Once the keys are created and the public key is added to the database user, paste the raw text of the private key into the Private Key field in the connection settings. If the key is encrypted using a passphrase, enter the passphrase in the Passphrase field.

Troubleshooting key-pair authentication

If you are having trouble connecting to Snowflake using key-pair authentication, follow these steps to verify your configuration is correct.

1. Verify the public key is registered on the Snowflake user

The public key must be registered on the Snowflake user that Veezoo uses to connect. Run the following command in Snowflake to set the public key:

ALTER USER <username> SET RSA_PUBLIC_KEY='MIIBIjANBgkqh...';

Replace <username> with your Snowflake username and paste your public key content (without the -----BEGIN PUBLIC KEY----- and -----END PUBLIC KEY----- headers).

To verify the key is correctly assigned, run:

DESC USER <username>;

Look for the RSA_PUBLIC_KEY_FP field in the output. If it shows a value (a fingerprint starting with SHA256:), the public key is registered. If it's empty, the key has not been set.

2. Ensure the authentication policy allows key-pair authentication

Snowflake authentication policies can restrict which authentication methods are allowed. If your organization uses authentication policies, ensure that key-pair authentication is permitted for the user.

To check if an authentication policy is assigned to the user:

SHOW AUTHENTICATION POLICIES ON USER <username>;

If a policy is assigned, verify it allows RSA_KEYPAIR as an authentication method. You can view the policy details with:

DESCRIBE AUTHENTICATION POLICY <policy_name>;

To allow key-pair authentication, the policy must include RSA_KEYPAIR in its allowed authentication methods. Contact your Snowflake administrator if you need the policy updated.

3. Test key-pair authentication from the command line

You can verify that key-pair authentication works outside Veezoo using SnowSQL (Snowflake's CLI tool):

snowsql -a <account> -u <username> --private-key-path <path/to/private_key.p8>

If this command connects successfully, your key-pair configuration is correct on the Snowflake side. If it fails, review the error message for clues about what might be misconfigured.

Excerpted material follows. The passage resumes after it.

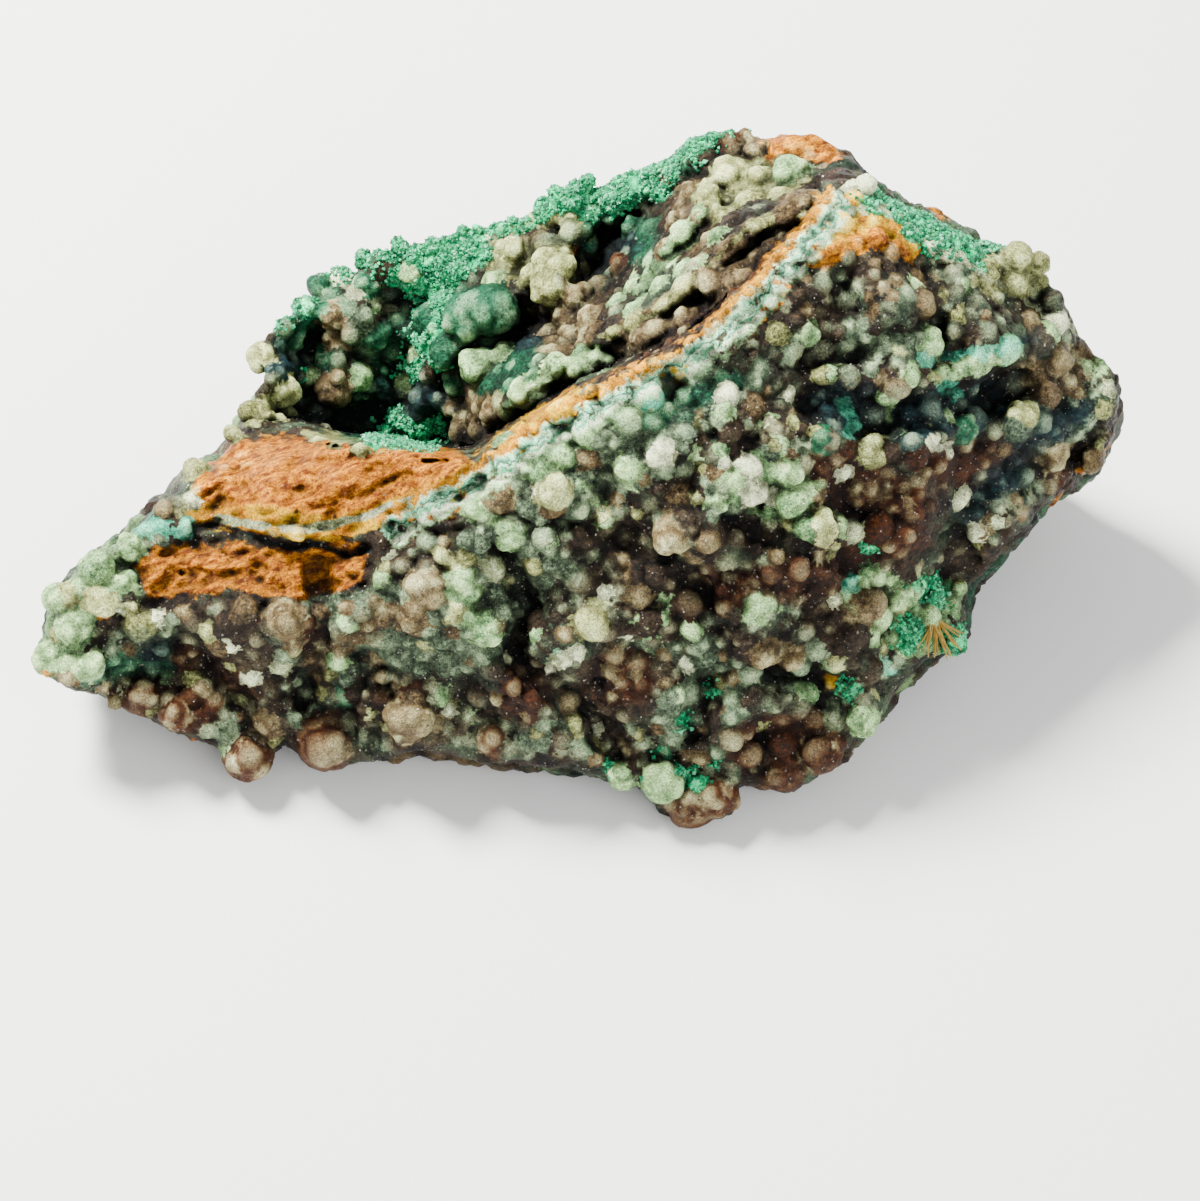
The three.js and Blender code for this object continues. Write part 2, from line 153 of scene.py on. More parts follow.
# Long dents in the outer surface: their routes, half widths and depths
FISSURE = [
    (-38.5, 6.5), (-35, 7), (-33, 6.5), (-31, 5.7), (-28.5, 4.8), (-26, 5.3), (-23, 4), (-19, 5.2),
]
DENTS = [
    (FISSURE, 0.3, 0.7),
    ([(20, 18), (26, 17), (32, 18), (38, 19.5)], 2.2, 2.6),
    ([(-26, 3), (-25, -3), (-27, -9)], 1.2, 1.6),
    ([(-9, 4), (-7, 0), (-8, -5), (-3, -9), (1, -13)], 1.4, 1.8),
    ([(2, 6), (8, 3), (11, -4), (9, -12)], 1.3, 1.4),
    ([(12, 7), (20, 4.5), (28, 4), (33, 6)], 1.2, 1.3),
    ([(-20, -8), (-20.5, -13)], 1.2, 1.6),
    ([(-38, -4), (-33, -9)], 1.3, 1.2),
    ([(19, 22), (24, 23), (28, 26)], 1.0, 1.0),
    ([(7, 20), (10, 15), (7, 10)], 1.0, 1.1),
]

# The crest, from which its thin veins are measured
CREST = [
    (-20, 6.4), (-16, 9.2), (-12, 11.1), (-9, 13), (-5, 15.6), (0, 18.4), (5, 20.8), (9, 23.2),
    (12, 25.8), (15, 28.8), (17, 31.2), (19.5, 34.2), (22, 37.2),
]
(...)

4. Common issues checklist

  • Key format: Ensure you are using the correct key format. Veezoo expects the private key in PEM format (the raw text including -----BEGIN PRIVATE KEY----- and -----END PRIVATE KEY----- or the encrypted variant).
  • Key algorithm: Snowflake supports RSA keys. Ensure your key was generated using RSA (not EC or other algorithms).
  • Key size: Snowflake requires a minimum 2048-bit RSA key.
  • User status: Verify the Snowflake user is not locked or disabled.
  • Passphrase: If your private key is encrypted, make sure you entered the correct passphrase in the connection settings.